Die Tonkopfabdeckung ist vermutlich nicht mehr vorhanden. Danke für den Tipp.

Ich werde mir jetzt nach und nach die einzelnen Teile ansehen und euch wieder berichten.

Für mich interessant wäre auch mal die Standardausrüstung die man für die tägliche und auch spezielle Pflege und Reinigung immer zuhause haben sollte. Also sowas wie Wattestäbchen, Isopropanol, Druckluftspray? etc.
Vielleicht gibts da so nen kleinen Ratgeber für einen Anfänger auf dem Gebiet.
Anstatt Wattestäbchen (die man i.d.R. eh zuhause hat) empfehlen sich bei den Revox A/B77 diese Reinigungsstäbchen.
Man kommt da ohne Verrenkungen wunderbar an die eher schlecht zugänglichen Köpfe und reinigt wirklich die komplette Fläche.
Für die Erstreinigung solltest Du die Maschine auf den Rücken legen und alle bandführenden Teile bei gutem Licht (und ggfs.
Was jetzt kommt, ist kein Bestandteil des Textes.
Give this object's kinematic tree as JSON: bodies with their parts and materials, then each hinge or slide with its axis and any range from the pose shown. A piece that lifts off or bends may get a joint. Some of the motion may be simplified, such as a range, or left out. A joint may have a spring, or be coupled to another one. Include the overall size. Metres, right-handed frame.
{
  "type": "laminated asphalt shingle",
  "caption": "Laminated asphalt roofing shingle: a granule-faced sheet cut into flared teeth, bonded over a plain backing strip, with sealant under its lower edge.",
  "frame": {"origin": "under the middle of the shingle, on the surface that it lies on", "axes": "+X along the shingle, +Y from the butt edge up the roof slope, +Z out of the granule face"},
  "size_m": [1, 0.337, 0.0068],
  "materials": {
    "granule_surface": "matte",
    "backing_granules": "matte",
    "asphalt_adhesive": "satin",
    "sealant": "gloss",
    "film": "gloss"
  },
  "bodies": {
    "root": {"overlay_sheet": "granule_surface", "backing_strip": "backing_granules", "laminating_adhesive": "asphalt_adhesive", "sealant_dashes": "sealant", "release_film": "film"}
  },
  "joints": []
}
Lupe) sorgfältig reinigen.
Die Erstreinigung kann durchaus etwas langwierig sein, insbesondere wenn der Schmodder jahrelang nicht beseitigt wurde.
Als Mittel empfiehlt sich Isopropanol.
Rengual,'index.php?page=Thread&postID=237804#post237804 schrieb:Bisher habe ich nur die B77 angeschaltet und mal ein Band eingelegt. Es kommt auf jeden Fall schonmal was raus. Die Qualität ist jedoch unterirdisch. Mag an den Bändern liegen, da das zumindest Revox-Spulen waren.
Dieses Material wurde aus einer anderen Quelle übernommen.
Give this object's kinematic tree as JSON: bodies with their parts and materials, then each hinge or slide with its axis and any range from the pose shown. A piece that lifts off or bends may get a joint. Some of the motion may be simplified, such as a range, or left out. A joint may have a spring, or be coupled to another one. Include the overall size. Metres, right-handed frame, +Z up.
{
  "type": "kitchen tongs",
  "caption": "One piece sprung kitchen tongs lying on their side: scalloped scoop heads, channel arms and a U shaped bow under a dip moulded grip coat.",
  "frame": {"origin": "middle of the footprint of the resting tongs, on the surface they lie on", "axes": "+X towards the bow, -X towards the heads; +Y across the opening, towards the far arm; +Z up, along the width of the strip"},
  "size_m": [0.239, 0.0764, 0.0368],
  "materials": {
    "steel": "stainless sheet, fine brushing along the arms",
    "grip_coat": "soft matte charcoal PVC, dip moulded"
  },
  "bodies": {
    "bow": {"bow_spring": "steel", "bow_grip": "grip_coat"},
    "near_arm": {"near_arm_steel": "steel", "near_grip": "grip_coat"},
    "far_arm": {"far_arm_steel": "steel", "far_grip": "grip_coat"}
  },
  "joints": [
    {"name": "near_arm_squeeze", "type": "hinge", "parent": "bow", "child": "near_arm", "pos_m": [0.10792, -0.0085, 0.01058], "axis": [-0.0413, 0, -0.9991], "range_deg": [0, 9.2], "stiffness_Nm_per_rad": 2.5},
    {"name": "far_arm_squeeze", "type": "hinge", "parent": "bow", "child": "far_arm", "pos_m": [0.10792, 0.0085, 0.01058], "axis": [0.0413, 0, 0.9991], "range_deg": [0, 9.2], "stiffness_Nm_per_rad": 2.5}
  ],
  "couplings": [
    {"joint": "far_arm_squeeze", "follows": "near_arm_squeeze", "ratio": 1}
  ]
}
Bevor Du das Gerät im jetzigen Zustand länger angeschaltet lässt, würde ich auf jeden Fall die Entstörkondensatoren wechseln. Die Wahrscheinlichkeit, dass die nach kurzer Betriebszeit in stinkenden Rauch aufgehen, ist recht hoch.

Wenn es sich wirklich um schmierende Revox-Bänder handelt sind Deine Chancen wohl recht gut, dass Du die noch mal kurzzeitig abspielbar machen kannst (Stichwort: Backofen oder Dörrgerät in der Suchfunktion)- falls Du Dir anhören möchtest, was Dein Vater damals so aufgenommen hat. Die Aufnahmen solltest Du dann aber direkt digitalisieren, wenn Du sie behalten möchtest.
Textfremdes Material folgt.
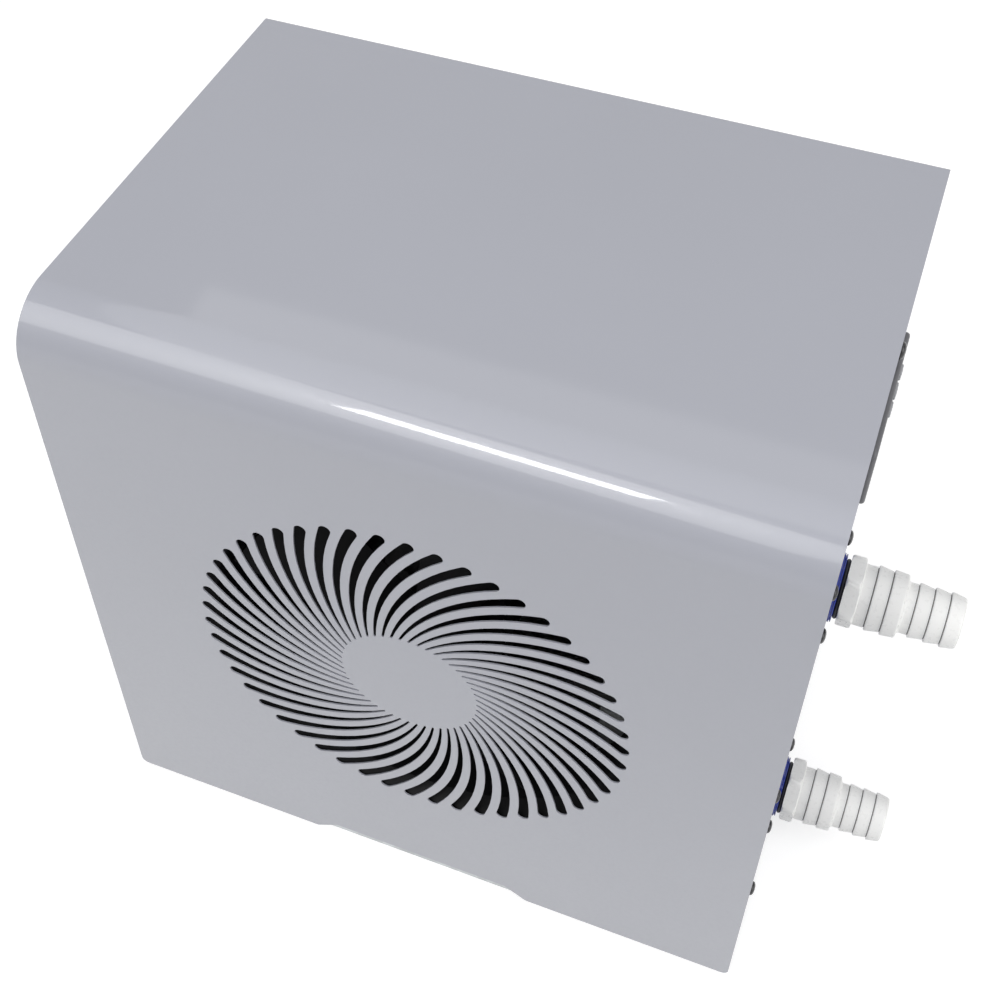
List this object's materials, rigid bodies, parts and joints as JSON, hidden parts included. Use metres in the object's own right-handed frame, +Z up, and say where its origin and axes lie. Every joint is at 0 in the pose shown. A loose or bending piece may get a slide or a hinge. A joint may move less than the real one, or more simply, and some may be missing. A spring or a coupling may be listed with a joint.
{
  "type": "heat pump unit",
  "caption": "Pool water heat pump: boxy bent-sheet casing with a round swirl fan grille, side control panel and stepped water hose tails.",
  "frame": {"origin": "centre of the footprint, on the floor under the feet", "axes": "+X towards the water ports, +Y towards the rear air intake, +Z up; the fan grille faces -Y"},
  "size_m": [0.5088, 0.313, 0.446],
  "materials": {
    "casing_paint": "glossy light blue-grey powder coat",
    "galvanised": "galvanised, faint spangle",
    "black_screw": "black zinc, satin",
    "rubber": "matte",
    "black_plastic": "fine texture",
    "bezel_plastic": "satin",
    "window": "polished, dark",
    "button": "satin",
    "white_pvc": "moulded, satin",
    "blue_plastic": "glossy",
    "grey_pvc": "satin",
    "fin_aluminium": "thin fins",
    "copper": "drawn copper tube",
    "titanium": "titanium tube",
    "steel": "machined",
    "black_enamel": "enamel",
    "board_green": "solder mask",
    "core_iron": "laminated"
  },
  "bodies": {
    "casing": {"wrap_cover": "casing_paint", "left_panel": "casing_paint", "right_panel": "casing_paint", "rear_panel": "casing_paint", "rear_guard": "black_plastic", "base_pan": "galvanised", "feet": "rubber", "left_screws": "black_screw", "right_screws": "black_screw", "rear_screws": "black_screw", "partition": "galvanised", "fan_shroud": "black_plastic", "motor_front_bell": "steel", "motor_housing": "black_enamel", "motor_bearings": "steel", "motor_stator": "core_iron", "motor_bracket": "galvanised", "motor_screws": "steel", "evaporator_fins": "fin_aluminium", "evaporator_end_plates": "galvanised", "evaporator_tube": "copper", "exchanger_shell": "grey_pvc", "exchanger_caps": "grey_pvc", "exchanger_stand": "grey_pvc", "exchanger_coil": "titanium", "coil_core": "grey_pvc", "flow_switch": "black_plastic", "port_unions": "blue_plastic", "port_seals": "rubber", "inlet_hose_tail": "white_pvc", "outlet_hose_tail": "white_pvc", "compressor": "black_enamel", "compressor_base_plate": "black_enamel", "compressor_grommets": "rubber", "compressor_bolts": "steel", "terminal_cover": "black_plastic", "accumulator": "black_enamel", "suction_link": "copper", "suction_pipe": "copper", "discharge_pipe": "copper", "liquid_pipe": "copper", "filter_drier": "copper", "expansion_valve": "steel", "valve_pipe": "copper", "feed_pipe": "copper", "control_box": "black_plastic", "control_box_lid": "black_plastic", "circuit_board": "board_green", "control_bezel": "bezel_plastic", "display_window": "window", "display_board": "board_green", "cable_gland": "black_plastic"},
    "fan": {"fan_impeller": "black_plastic", "fan_nut": "steel", "motor_shaft": "steel", "motor_rotor": "core_iron"},
    "power_button": {"power_button": "button"},
    "mode_button": {"mode_button": "button"},
    "down_button": {"down_button": "button"},
    "up_button": {"up_button": "button"}
  },
  "joints": [
    {"name": "fan_spin", "type": "hinge", "parent": "casing", "child": "fan", "pos_m": [-0.03475, -0.1405, 0.2256], "axis": [0, -1, 0], "continuous": true},
    {"name": "power_press", "type": "slide", "parent": "casing", "child": "power_button", "axis": [-1, 0, 0], "range_m": [0, 0.0008], "stiffness_N_per_m": 600, "springref_m": -0.001},
    {"name": "mode_press", "type": "slide", "parent": "casing", "child": "mode_button", "axis": [-1, 0, 0], "range_m": [0, 0.0008], "stiffness_N_per_m": 600, "springref_m": -0.001},
    {"name": "down_press", "type": "slide", "parent": "casing", "child": "down_button", "axis": [-1, 0, 0], "range_m": [0, 0.0008], "stiffness_N_per_m": 600, "springref_m": -0.001},
    {"name": "up_press", "type": "slide", "parent": "casing", "child": "up_button", "axis": [-1, 0, 0], "range_m": [0, 0.0008], "stiffness_N_per_m": 600, "springref_m": -0.001}
  ]
}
Ansonsten schau mal nach, ob Bänder auf solchen:
https://www.springair.de/de/revox-601-mi...neu/h55021
Spulen dabei sind. Die lassen sich meist noch recht gut abspielen, wenn eben auch das richtige Band auf der Spule ist. Nach dem Reinigen der Tonköpfe könntest Du dann testen, ob der Klang da besser ist...

Gruß
Robert
Ach ja, und: eine regelbare Lötstation ist meiner Meinung nach für solche Arbeiten mit bedrahteten Teilen übertrieben. Ein 20-W-Lötkolben mit passender Spitze und etwas Fingerspitzengefühl sollten das problemlos erledigen. Erst recht wenn du nicht an ICs herumbrutzelst.